What is needed: Can you reproduce the data beneath, keeping every line exact?

== Data segment

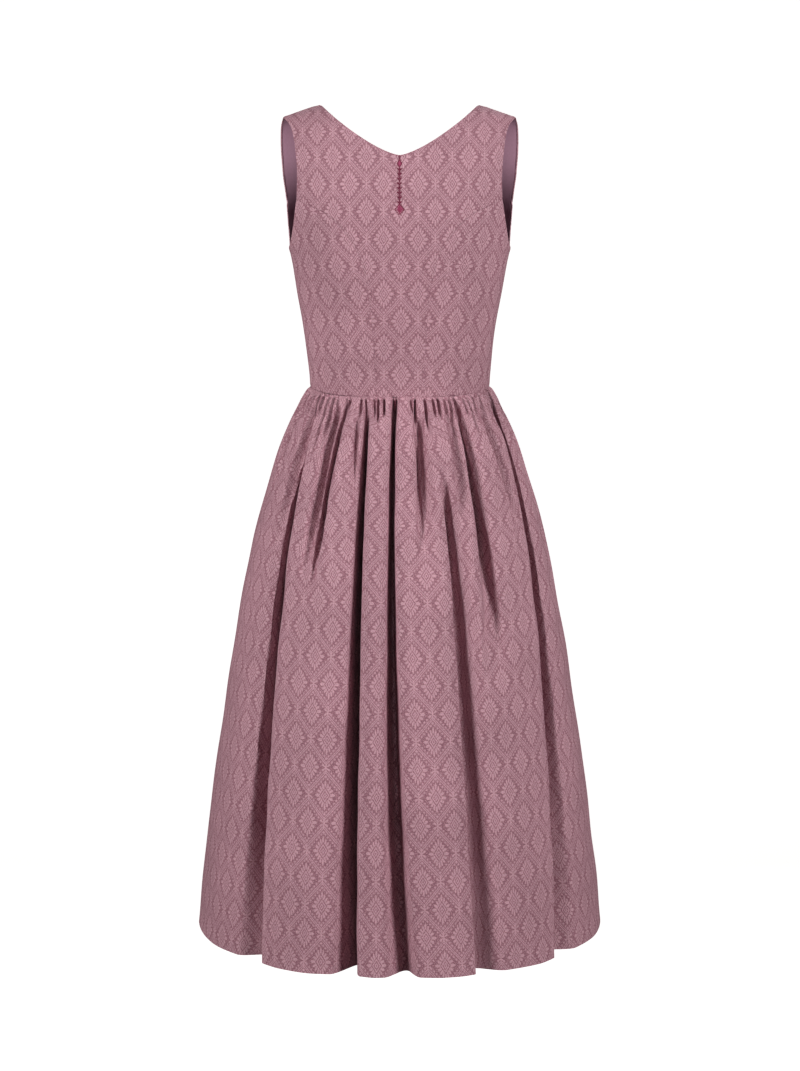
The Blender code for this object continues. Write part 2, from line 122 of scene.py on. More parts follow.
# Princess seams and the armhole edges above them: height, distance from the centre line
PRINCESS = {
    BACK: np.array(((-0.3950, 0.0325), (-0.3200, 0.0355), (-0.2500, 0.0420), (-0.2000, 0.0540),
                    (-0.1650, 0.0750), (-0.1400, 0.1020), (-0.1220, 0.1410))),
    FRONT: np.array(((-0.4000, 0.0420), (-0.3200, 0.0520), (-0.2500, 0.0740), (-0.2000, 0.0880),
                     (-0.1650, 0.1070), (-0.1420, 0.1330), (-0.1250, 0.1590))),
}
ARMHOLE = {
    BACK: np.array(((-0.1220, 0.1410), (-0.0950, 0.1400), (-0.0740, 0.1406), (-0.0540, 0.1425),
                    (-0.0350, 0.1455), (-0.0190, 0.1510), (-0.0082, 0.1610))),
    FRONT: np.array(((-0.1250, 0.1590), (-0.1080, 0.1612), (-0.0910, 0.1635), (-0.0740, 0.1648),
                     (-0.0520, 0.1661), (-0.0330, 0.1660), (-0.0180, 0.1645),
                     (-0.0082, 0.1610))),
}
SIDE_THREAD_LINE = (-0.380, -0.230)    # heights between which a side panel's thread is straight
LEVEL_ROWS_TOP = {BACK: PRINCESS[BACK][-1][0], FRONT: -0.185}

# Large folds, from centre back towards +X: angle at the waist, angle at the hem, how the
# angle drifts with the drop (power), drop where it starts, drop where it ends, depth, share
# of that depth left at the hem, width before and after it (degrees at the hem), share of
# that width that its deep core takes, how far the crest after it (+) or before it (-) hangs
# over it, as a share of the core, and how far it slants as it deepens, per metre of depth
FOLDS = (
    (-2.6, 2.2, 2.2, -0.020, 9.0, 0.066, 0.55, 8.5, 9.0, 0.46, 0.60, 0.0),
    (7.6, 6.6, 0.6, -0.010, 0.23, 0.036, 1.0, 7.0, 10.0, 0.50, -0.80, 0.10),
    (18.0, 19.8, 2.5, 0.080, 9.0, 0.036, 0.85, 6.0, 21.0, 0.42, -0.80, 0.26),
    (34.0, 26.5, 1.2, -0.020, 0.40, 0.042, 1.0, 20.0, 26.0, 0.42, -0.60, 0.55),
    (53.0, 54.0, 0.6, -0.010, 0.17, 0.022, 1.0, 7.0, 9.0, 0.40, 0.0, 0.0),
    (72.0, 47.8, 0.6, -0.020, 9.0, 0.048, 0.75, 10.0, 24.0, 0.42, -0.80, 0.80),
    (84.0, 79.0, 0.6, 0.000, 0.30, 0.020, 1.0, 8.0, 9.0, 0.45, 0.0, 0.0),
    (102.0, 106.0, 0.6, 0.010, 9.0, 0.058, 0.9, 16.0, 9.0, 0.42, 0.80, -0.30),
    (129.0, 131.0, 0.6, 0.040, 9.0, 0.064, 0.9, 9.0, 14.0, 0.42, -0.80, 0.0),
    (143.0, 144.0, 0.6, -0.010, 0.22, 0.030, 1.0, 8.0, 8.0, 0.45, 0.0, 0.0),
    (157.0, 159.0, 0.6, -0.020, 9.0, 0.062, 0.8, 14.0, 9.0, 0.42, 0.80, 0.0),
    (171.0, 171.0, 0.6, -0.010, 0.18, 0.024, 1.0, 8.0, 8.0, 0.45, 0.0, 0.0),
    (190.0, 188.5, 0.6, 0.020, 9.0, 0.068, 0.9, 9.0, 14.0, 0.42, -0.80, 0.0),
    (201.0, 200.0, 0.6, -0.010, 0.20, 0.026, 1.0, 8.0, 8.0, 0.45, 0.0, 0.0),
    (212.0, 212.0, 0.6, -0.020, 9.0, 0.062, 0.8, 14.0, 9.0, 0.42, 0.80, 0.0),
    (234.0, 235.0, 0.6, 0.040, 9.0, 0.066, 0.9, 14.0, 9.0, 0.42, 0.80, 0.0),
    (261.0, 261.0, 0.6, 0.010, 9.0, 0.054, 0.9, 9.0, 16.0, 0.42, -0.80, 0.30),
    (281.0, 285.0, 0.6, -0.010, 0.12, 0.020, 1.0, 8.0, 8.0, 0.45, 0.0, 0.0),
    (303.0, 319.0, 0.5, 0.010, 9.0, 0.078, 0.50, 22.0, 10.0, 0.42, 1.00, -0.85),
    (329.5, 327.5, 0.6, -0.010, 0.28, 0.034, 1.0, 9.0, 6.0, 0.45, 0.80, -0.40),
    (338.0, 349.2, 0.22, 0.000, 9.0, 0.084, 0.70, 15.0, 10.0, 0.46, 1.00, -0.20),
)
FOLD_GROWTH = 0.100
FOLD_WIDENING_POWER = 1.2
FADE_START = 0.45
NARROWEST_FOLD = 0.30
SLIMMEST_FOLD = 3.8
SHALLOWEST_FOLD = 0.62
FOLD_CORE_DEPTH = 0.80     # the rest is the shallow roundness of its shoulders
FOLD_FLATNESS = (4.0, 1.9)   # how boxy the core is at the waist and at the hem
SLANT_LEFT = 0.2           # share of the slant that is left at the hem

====

Written solution:
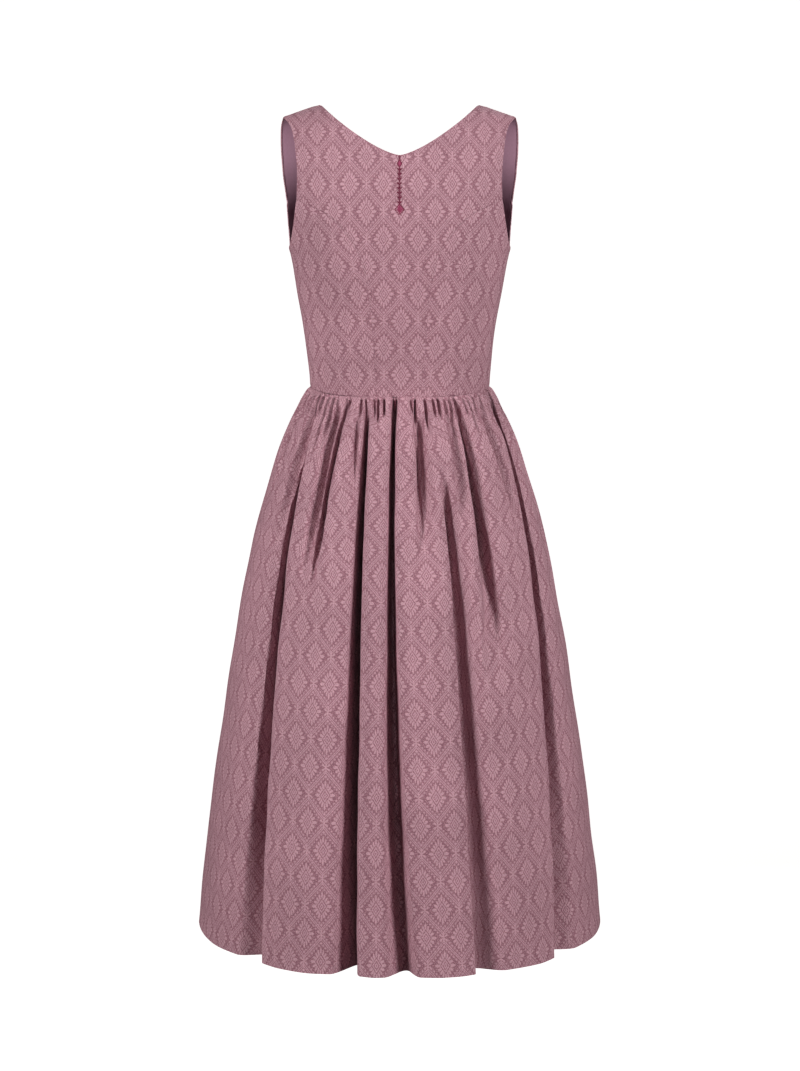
The Blender code for this object continues. Write part 2, from line 122 of scene.py on. More parts follow.
# Princess seams and the armhole edges above them: height, distance from the centre line
PRINCESS = {
    BACK: np.array(((-0.3950, 0.0325), (-0.3200, 0.0355), (-0.2500, 0.0420), (-0.2000, 0.0540),
                    (-0.1650, 0.0750), (-0.1400, 0.1020), (-0.1220, 0.1410))),
    FRONT: np.array(((-0.4000, 0.0420), (-0.3200, 0.0520), (-0.2500, 0.0740), (-0.2000, 0.0880),
                     (-0.1650, 0.1070), (-0.1420, 0.1330), (-0.1250, 0.1590))),
}
ARMHOLE = {
    BACK: np.array(((-0.1220, 0.1410), (-0.0950, 0.1400), (-0.0740, 0.1406), (-0.0540, 0.1425),
                    (-0.0350, 0.1455), (-0.0190, 0.1510), (-0.0082, 0.1610))),
    FRONT: np.array(((-0.1250, 0.1590), (-0.1080, 0.1612), (-0.0910, 0.1635), (-0.0740, 0.1648),
                     (-0.0520, 0.1661), (-0.0330, 0.1660), (-0.0180, 0.1645),
                     (-0.0082, 0.1610))),
}
SIDE_THREAD_LINE = (-0.380, -0.230)    # heights between which a side panel's thread is straight
LEVEL_ROWS_TOP = {BACK: PRINCESS[BACK][-1][0], FRONT: -0.185}

# Large folds, from centre back towards +X: angle at the waist, angle at the hem, how the
# angle drifts with the drop (power), drop where it starts, drop where it ends, depth, share
# of that depth left at the hem, width before and after it (degrees at the hem), share of
# that width that its deep core takes, how far the crest after it (+) or before it (-) hangs
# over it, as a share of the core, and how far it slants as it deepens, per metre of depth
FOLDS = (
    (-2.6, 2.2, 2.2, -0.020, 9.0, 0.066, 0.55, 8.5, 9.0, 0.46, 0.60, 0.0),
    (7.6, 6.6, 0.6, -0.010, 0.23, 0.036, 1.0, 7.0, 10.0, 0.50, -0.80, 0.10),
    (18.0, 19.8, 2.5, 0.080, 9.0, 0.036, 0.85, 6.0, 21.0, 0.42, -0.80, 0.26),
    (34.0, 26.5, 1.2, -0.020, 0.40, 0.042, 1.0, 20.0, 26.0, 0.42, -0.60, 0.55),
    (53.0, 54.0, 0.6, -0.010, 0.17, 0.022, 1.0, 7.0, 9.0, 0.40, 0.0, 0.0),
    (72.0, 47.8, 0.6, -0.020, 9.0, 0.048, 0.75, 10.0, 24.0, 0.42, -0.80, 0.80),
    (84.0, 79.0, 0.6, 0.000, 0.30, 0.020, 1.0, 8.0, 9.0, 0.45, 0.0, 0.0),
    (102.0, 106.0, 0.6, 0.010, 9.0, 0.058, 0.9, 16.0, 9.0, 0.42, 0.80, -0.30),
    (129.0, 131.0, 0.6, 0.040, 9.0, 0.064, 0.9, 9.0, 14.0, 0.42, -0.80, 0.0),
    (143.0, 144.0, 0.6, -0.010, 0.22, 0.030, 1.0, 8.0, 8.0, 0.45, 0.0, 0.0),
    (157.0, 159.0, 0.6, -0.020, 9.0, 0.062, 0.8, 14.0, 9.0, 0.42, 0.80, 0.0),
    (171.0, 171.0, 0.6, -0.010, 0.18, 0.024, 1.0, 8.0, 8.0, 0.45, 0.0, 0.0),
    (190.0, 188.5, 0.6, 0.020, 9.0, 0.068, 0.9, 9.0, 14.0, 0.42, -0.80, 0.0),
    (201.0, 200.0, 0.6, -0.010, 0.20, 0.026, 1.0, 8.0, 8.0, 0.45, 0.0, 0.0),
    (212.0, 212.0, 0.6, -0.020, 9.0, 0.062, 0.8, 14.0, 9.0, 0.42, 0.80, 0.0),
    (234.0, 235.0, 0.6, 0.040, 9.0, 0.066, 0.9, 14.0, 9.0, 0.42, 0.80, 0.0),
    (261.0, 261.0, 0.6, 0.010, 9.0, 0.054, 0.9, 9.0, 16.0, 0.42, -0.80, 0.30),
    (281.0, 285.0, 0.6, -0.010, 0.12, 0.020, 1.0, 8.0, 8.0, 0.45, 0.0, 0.0),
    (303.0, 319.0, 0.5, 0.010, 9.0, 0.078, 0.50, 22.0, 10.0, 0.42, 1.00, -0.85),
    (329.5, 327.5, 0.6, -0.010, 0.28, 0.034, 1.0, 9.0, 6.0, 0.45, 0.80, -0.40),
    (338.0, 349.2, 0.22, 0.000, 9.0, 0.084, 0.70, 15.0, 10.0, 0.46, 1.00, -0.20),
)
FOLD_GROWTH = 0.100
FOLD_WIDENING_POWER = 1.2
FADE_START = 0.45
NARROWEST_FOLD = 0.30
SLIMMEST_FOLD = 3.8
SHALLOWEST_FOLD = 0.62
FOLD_CORE_DEPTH = 0.80     # the rest is the shallow roundness of its shoulders
FOLD_FLATNESS = (4.0, 1.9)   # how boxy the core is at the waist and at the hem
SLANT_LEFT = 0.2           # share of the slant that is left at the hem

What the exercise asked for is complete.